In 1930, occupations listed besides farming/ranching included: disabled veteran, grocery store clerk, construction lather, nurseryman, invalid, butler in a private home, bank cashier, superintendent of irrigation project, cotton gin bookkeeper, ice plant engineer, auto mechanic, school bus driver, school lunch cook, stenographer, plumber, cobbler, musician, druggist, zanjero, hotel chauffer, wood peddler, tea room waiter and pool hall manager.
The 1940 U.S. Census is the last we have access to, due to privacy laws. Its data is fascinating as well as heartbreaking. Census Day was April 1, Scottsdale was in Enumeration District ED7-133 and the area population was estimated at 1,890. Young men, who just a few years later would be killed in action in World War II, were listed on the forms; for example, Travis Sipe, age 21, a clerical worker at a tax assessing office; and Stanley Crews, age 20, a cowboy on a cattle ranch. In addition to farmers and homemakers, there were numerous teachers and boarders/lodgers listed. Among the familiar names in Scottsdale on the forms: Dr. Spenser Whiting (physician) and his wife Anna (nurse); Earl and Idalee Shipp and children (grocers); Jew She Song and family (grocers); George and Vada Thomas (rancher); Fred Mathis (minister); Grace Crews (teacher); Malcolm and Marie White (then a state highway patrolman, Malcolm would become a WWII pilot training instructor at Thunderbird II Airfield, and, in 1951, Scottsdale’s first mayor); Mort and Clarice Kimsey (he ran the power company and a filling station, and would become Scottsdale’s second mayor in 1958), Bernabe Herrera (tinsmith who crafted fixtures for the Old Mission Church), Warren L. Max (school superintendent) and many more.
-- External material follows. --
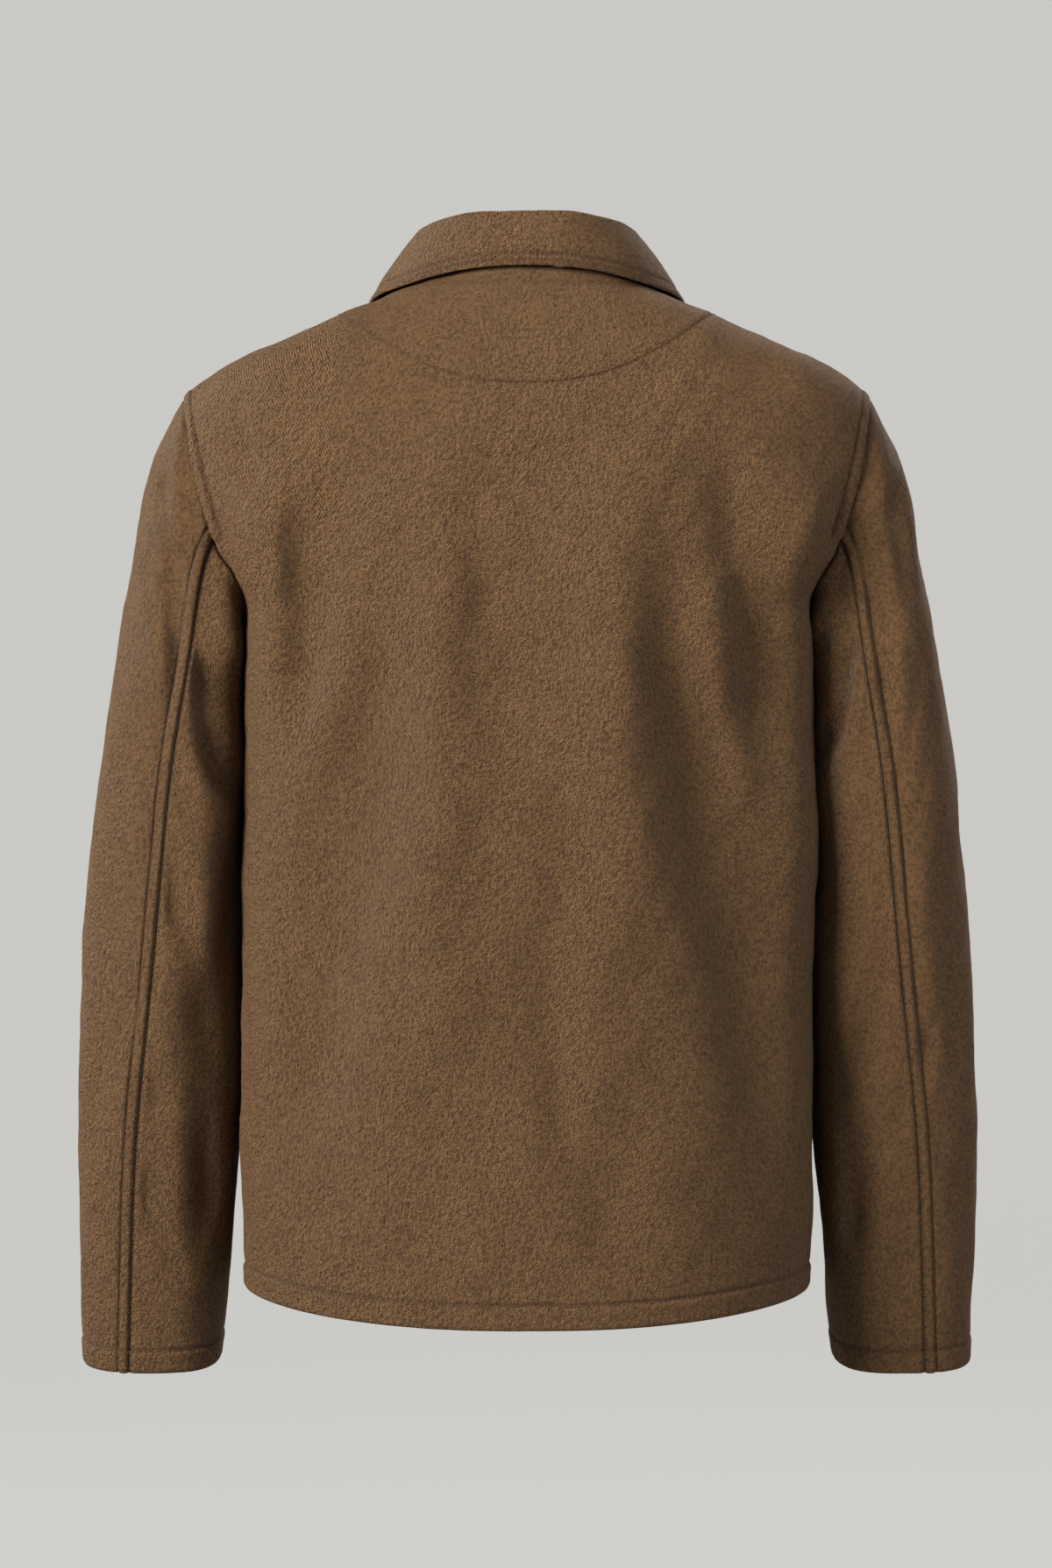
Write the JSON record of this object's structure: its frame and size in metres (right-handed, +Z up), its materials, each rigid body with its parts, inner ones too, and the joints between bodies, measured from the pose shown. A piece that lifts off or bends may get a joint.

Among the listed occupations on Scottsdale’s 1940 U.S. Census forms: grade school teacher, well driller, copper mine worker, dry goods store owner, saleslady, cattle grower, dude wrangler at guest ranch, meat cutter at grocery, citrus ranch worker, NYA Project clerk (part of the New Deal), guest lodge chef, newspaper delivery, boarding house proprietress, high school librarian, date packer, beauty shop operator, adobe maker, Graves Guest Ranch proprietor, private secretary, carpenter, electric generating plant operator and many homemakers.
Looking at more recent population figures for Scottsdale, there were 2,032 residents in 1950 on one-half square mile; 10,026 in 1960 on 4.9 square miles; 67,823 in 1970 on 62.20 square miles; and 88,622 in 1980 on 88.60 square miles. Perhaps the biggest change came between the 1990 and 2000 censuses, when the population increased from 130,075 to 202,705 with no change in the geographical size of the city of 184.5 square miles. The population was 217,365 in 2010; the 2020 estimate, pending confirmation by the census, is about 255,000 residents.
Happy U.S. Census Day; be sure to be counted!